Товстоногов — страница 9 из 91

Ужас той поры навсегда отпечатался в памяти Евгения Алексеевича:

«В городе, в котором я родился, впрягли вместо лошади отца Аникия в телегу и загнали до смерти. Гоняли вдоль ограды кладбищенской церкви. Сердце его не выдержало. Зато сердце выдержало у тех, кто его впрягал и гнал, и у тех, кто видел все это и не защитил, не остановил».

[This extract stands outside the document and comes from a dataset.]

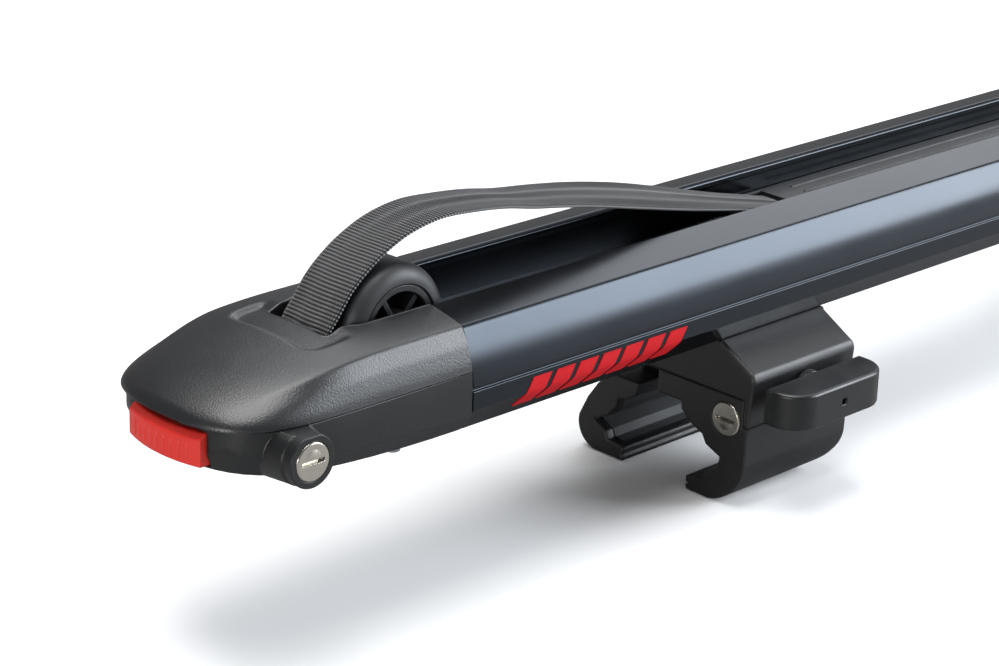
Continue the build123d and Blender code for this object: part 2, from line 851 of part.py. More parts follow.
def make_front_jaw(end):
    deep = shifted(tooth_line, -pad_depth)
    with BuildPart() as jaw:
        with BuildSketch(across(-clamp_x - clamp_half)):
            with BuildLine():
                Polyline(
                    (-53.4, housing_seam - 0.3),
                    (-53.4, skirt_low - 0.3),
                    (-56.0, skirt_low - 0.3),
                    (-55.6, -72.0),
                )
                ThreePointArc((-55.6, -72.0), (-50.6, -84.2), (-40.0, -91.8))
                Polyline(
                    (-40.0, -91.8),
                    (-37.0, jaw_low),
                    (-23.5, jaw_low),
                    (-23.2, -90.4),
                    (-24.8, -89.8),
                    (-23.2, -89.0),
                    (-23.3, -86.4),
                    *reversed(tooth_line),
                    (-18.0, ceiling),
                    (-4.0, ceiling),
                    (-4.0, housing_seam - 0.3),
                    (-53.4, housing_seam - 0.3),
                )
            make_face()
        extrude(amount=2 * clamp_half)
        # Seat for the grip pad
        with BuildSketch(across(-clamp_x - pad_half)):
            with BuildLine():
                Polyline(*tooth_line, *reversed(deep), close=True)
            make_face()
        extrude(amount=2 * pad_half, mode=Mode.SUBTRACT)
        # The post that guides the draw bolt rises into the housing
        with BuildSketch(level(housing_seam - 1)):
            with Locations((-clamp_x, -30)):
                Rectangle(2 * jaw_post_half, 40.0)
        extrude(amount=12.0)
        with BuildSketch(lengthwise(10)):
            with Locations((-clamp_x, bolt_z)):
                Circle(bolt_r + 0.3)
        extrude(amount=70.0, mode=Mode.SUBTRACT)
        # Bore for the lock core and room for its tab
        with BuildSketch(across(-clamp_x - clamp_half - 1)):
            with Locations((clamp_lock_v, clamp_lock_z)):
                Circle(core_r + core_clear)
        extrude(amount=clamp_core_length + 1, mode=Mode.SUBTRACT)
        with BuildSketch(across(-clamp_x - clamp_half + clamp_core_length - 0.6)):
            with Locations((clamp_lock_v, clamp_lock_z)):
                Circle(9.0)
        extrude(amount=3.2, mode=Mode.SUBTRACT)
        # Screws into the housing's posts
        with BuildSketch(level(-58.0)):
            with Locations(*jaw_screw_spots):
                Circle(1.7)
        extrude(amount=20.0, mode=Mode.SUBTRACT)
        extrude(round_off_corner(), amount=60.0, mode=Mode.SUBTRACT)
        settle(end)
    save(jaw, end + "_front_jaw")
    with BuildPart() as pad:
        with BuildSketch(across(-clamp_x - pad_half + 0.2)):
            with BuildLine():
                Polyline(
                    *shifted(tooth_line, -0.05), *reversed(shifted(tooth_line, 0.05 - pad_depth)), close=True
                )
            make_face()
        extrude(amount=2 * pad_half - 0.4)
        extrude(round_off_corner(), amount=60.0, mode=Mode.SUBTRACT)
        settle(end)
    save(pad, end + "_front_jaw_pad")


def make_rear_jaw(end):
    deep = shifted(rear_tooth_line, pad_depth)
    with BuildPart() as jaw:
        with BuildSketch(across(-clamp_x - clamp_half)):
            with BuildLine():
                Polyline(
                    (7.4, ceiling),
                    *rear_tooth_line,
                    (15.4, -86.4),
                    (15.2, -89.0),
                    (16.8, -89.8),
                    (15.2, -90.4),
                    (15.5, jaw_low),
                    (31.0, jaw_low),
                )
                ThreePointArc((31.0, jaw_low), (41.2, -88.2), (43.4, -78.0))
                Polyline((43.4, -78.0), (38.4, -68.0), (32.4, -59.6), (24.0, ceiling), (7.4, ceiling))
            make_face()
        extrude(amount=2 * clamp_half)
        with BuildSketch(across(-clamp_x - pad_half)):
            with BuildLine():
                Polyline(*rear_tooth_line, *reversed(deep), close=True)
            make_face()
        extrude(amount=2 * pad_half, mode=Mode.SUBTRACT)
        with BuildSketch(level(ceiling - 1)):
            with Locations((-clamp_x, nut_v)):
                Rectangle(2 * jaw_post_half, 16.4)
        extrude(amount=22.0)
        with BuildSketch(lengthwise(40)):
            with Locations((-clamp_x, bolt_z)):
                Circle(bolt_r + 0.3)
        extrude(amount=50.0, mode=Mode.SUBTRACT)
        with BuildSketch(level(bolt_z - 8.6)):
            with Locations((-clamp_x, nut_v)):
                Circle(nut_r + 0.02)
        extrude(amount=30.0, mode=Mode.SUBTRACT)
        settle(end)
    save(jaw, end + "_rear_jaw")
    with BuildPart() as pad:
        with BuildSketch(across(-clamp_x - pad_half + 0.2)):
            with BuildLine():
                Polyline(
                    *shifted(rear_tooth_line, 0.05),
                    *reversed(shifted(rear_tooth_line, pad_depth - 0.05)),
                    close=True
                )
            make_face()
        extrude(amount=2 * pad_half - 0.4)
        settle(end)
    save(pad, end + "_rear_jaw_pad")
    with BuildPart() as nut:
        with BuildSketch(level(bolt_z - 8.4)):
            with Locations((-clamp_x, nut_v)):
                Circle(nut_r)
        extrude(amount=16.8)
        with BuildSketch(lengthwise(30)):
            with Locations((-clamp_x, bolt_z)):
                Circle(bolt_r + axle_clear)
        extrude(amount=30.0, mode=Mode.SUBTRACT)
        settle(end)
    save(nut, end + "_barrel_nut")


def make_knob(end):
    with BuildPart() as knob:
        with BuildSketch(level(bolt_z - knob_height / 2)):
            with BuildLine():
                Line((-clamp_x - knob_half, knob_back), (-clamp_x + knob_half, knob_back))
                Line(
                    (-clamp_x + knob_half, knob_back),
                    (-clamp_x + knob_half, knob_front + knob_corner),
                )
                RadiusArc(
                    (-clamp_x + knob_half, knob_front + knob_corner),
                    (-clamp_x + knob_half - knob_corner, knob_front),
                    knob_corner,
                )
                Line(
                    (-clamp_x + knob_half - knob_corner, knob_front),
                    (-clamp_x - knob_half + knob_corner, knob_front),
                )
                RadiusArc(
                    (-clamp_x - knob_half + knob_corner, knob_front),
                    (-clamp_x - knob_half, knob_front + knob_corner),
                    knob_corner,
                )
                Line(
                    (-clamp_x - knob_half, knob_front + knob_corner),
                    (-clamp_x - knob_half, knob_back),
                )
            make_face()
        extrude(amount=knob_height)
        fillet(knob.edges().group_by(Axis.Z)[-1], 1.6)
        fillet(knob.edges().group_by(Axis.Z)[0], 1.6)
        # A round foot turns against the housing
        with BuildSketch(lengthwise(knob_back)):
            with Locations((-clamp_x, bolt_z)):
                Circle(8.2)
        extrude(amount=knob_back - housing_front + 0.3)
        with BuildSketch(lengthwise(knob_back + 8)):
            with Locations((-clamp_x, bolt_z)):
                Circle(bolt_r + 0.02)
        extrude(amount=22.0, mode=Mode.SUBTRACT)
        with BuildSketch(lengthwise(knob_back)):
            with Locations((-clamp_x, bolt_z)):
                Circle(1.4)
        extrude(amount=30.0, mode=Mode.SUBTRACT)
        settle(end)
    save(knob, end + "_clamp_knob")
    with BuildPart() as bolt:
        with BuildSketch(lengthwise(27.0)):
            with Locations((-clamp_x, bolt_z)):
                Circle(bolt_r)
        extrude(amount=27.0 - knob_back + 13.8)
        chamfer(bolt.edges().filter_by(GeomType.CIRCLE).sort_by(Axis.Y)[-1], length=0.8)
        settle(end)
    save(bolt, end + "_draw_bolt")


def make_clamp_lock(end):
    face_x = -clamp_x - clamp_half
    with BuildPart() as core:
        with BuildSketch(across(face_x - 0.5)):
            with Locations((clamp_lock_v, clamp_lock_z)):
                Circle(core_r)
        extrude(amount=clamp_core_length)
        chamfer(core.edges().filter_by(GeomType.CIRCLE).sort_by(Axis.X)[0], length=0.5)
        with BuildSketch(across(face_x - 2.0)):
            with Locations((clamp_lock_v, clamp_lock_z)):
                Rectangle(key_slot_length, key_slot_width)
            with Locations((clamp_lock_v, clamp_lock_z - key_slot_width / 2)):
                with BuildLine():
                    ThreePointArc((-3.4, 0), (0, -3.2), (3.4, 0))
                    Line((3.4, 0), (-3.4, 0))
                make_face()
        extrude(amount=1.5 + key_slot_depth, mode=Mode.SUBTRACT)
        settle(end)
    save(core, end + "_clamp_lock_core")
    with BuildPart() as tab:
        with BuildSketch(across(face_x + clamp_core_length - 0.4)):
            with Locations((clamp_lock_v, clamp_lock_z)):
                Circle(3.6)
            with Locations((clamp_lock_v + 4.0, clamp_lock_z)):
                Rectangle(8.0, 4.6)
        extrude(amount=2.5)
        settle(end)
    save(tab, end + "_clamp_lock_tab")


make_beam()
make_insert()
for end in ("left", "right"):
    make_cover(end)
    make_case(end)
    make_cap_screws(end)
    make_button(end)
    make_cam(end)
    make_roller(end)
    make_strap(end)
    make_cap_lock(end)
    make_housing(end)
    make_t_bolts(end)
    make_front_jaw(end)
    make_rear_jaw(end)
    make_knob(end)
    make_clamp_lock(end)
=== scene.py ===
import json

import bmesh
import bpy
import numpy as np
from mathutils import Matrix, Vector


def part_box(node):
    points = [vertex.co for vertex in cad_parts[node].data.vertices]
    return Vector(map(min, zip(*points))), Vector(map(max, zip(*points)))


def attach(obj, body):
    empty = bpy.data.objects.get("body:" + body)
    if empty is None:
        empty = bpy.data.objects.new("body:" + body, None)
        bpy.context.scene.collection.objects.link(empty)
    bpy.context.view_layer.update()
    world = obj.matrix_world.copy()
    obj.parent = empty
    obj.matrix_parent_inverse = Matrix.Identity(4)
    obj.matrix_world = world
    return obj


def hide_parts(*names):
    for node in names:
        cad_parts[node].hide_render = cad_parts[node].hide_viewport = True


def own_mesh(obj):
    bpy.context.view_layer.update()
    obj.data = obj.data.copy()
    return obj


# A roof carrier bar with straps, end rollers and crossbar clamps. Blender works in metres;
# the dictionaries beside each piece are in millimetres. At each end, a is the distance
# outboard of the beam's end, v the distance behind its centre line, z the height over its waist.

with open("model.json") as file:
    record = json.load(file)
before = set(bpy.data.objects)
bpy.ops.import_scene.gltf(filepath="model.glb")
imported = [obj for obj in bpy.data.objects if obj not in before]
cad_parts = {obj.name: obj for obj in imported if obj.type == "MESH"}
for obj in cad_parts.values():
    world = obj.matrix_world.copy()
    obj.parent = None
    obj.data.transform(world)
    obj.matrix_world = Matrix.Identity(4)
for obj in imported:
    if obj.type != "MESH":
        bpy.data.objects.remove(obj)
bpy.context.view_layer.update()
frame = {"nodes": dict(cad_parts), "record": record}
nodes = frame["nodes"]
record = frame["record"]
mm = 0.001
ends = {"left": -1, "right": 1}  # which way x grows at each end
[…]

«Люди поняли – нет больше греха, ничего не страшно! “Эй ты, поповская морда! Ты, длинноволосый, давай ножницы, окоротим твои патлы!” И было, когда отрезали. Под хохот и свист выпроваживали из сельсовета. Бывало и так: во время службы в церковь входили молодые парни, мальчишки, комсомольцы. С гармошкой и свистом выплясывали и с криком выходили. Или так: “Ты арестован! Вот бумага. Сиди и жди. За тобой придут”… Все серебро и золото, нательный крест, обручальные кольца, дарохранительницу, две серебряные ложки – все, что осталось ценного в нашей семье, забрали. Остальное давным-давно продано, чтобы оплатить громадный подоходный налог. Все описывалось фининспектором: столы, стулья, комод, зеркало, швейная машина. Если нечем было уплатить, все вывозилось и продавалось с аукциона. Сколько слез пролито моей матерью! Мне всегда помнится мать плачущая. Придешь из школы, а мать ревет. Все вещи сложены, трогать нельзя: описано! Налоги такие большие, что их не выплатишь. Их можно было только выплакать, чтобы скостили немножко.

“Ты арестован, сиди и жди!” И отец ждал. День, другой, никто не приходит. Отец идет в сельсовет. А там говорят: “Мы ничего не знаем. Не было такого указания. Тебя обворовали? Иди и живи спокойно”. Кому рассказать? Кому пожаловаться? “Иди и живи спокойно”! Сколько было таких арестов, и сколько раз отец прятался, куда-то уезжал. Я сам его отвозил на лодке. За 15–20 километров. Высаживал на другом берегу, мы прощались, дальше он шел пешком. Куда? Не знаю. Я возвращался домой. Через две недели он появлялся. Об аресте забывали, компания арестов проходила. Можно было жить спокойно. До следующей тревоги. Закроют церковь, отец переезжал в другое село, туда, где церковь еще существовала. Куда девался предыдущий священник? Наверное, бросил все, скрылся в неизвестном направлении. Сколько таких сел прошло за последние мои пять лет в родительском доме, в какие только места Саратовской области не приходилось переезжать, переходить пешком, отыскивая новый приход, новую церковь! И не знали, сколько можно будет тут прожить – год, два или месяц. Целый год – это редкость».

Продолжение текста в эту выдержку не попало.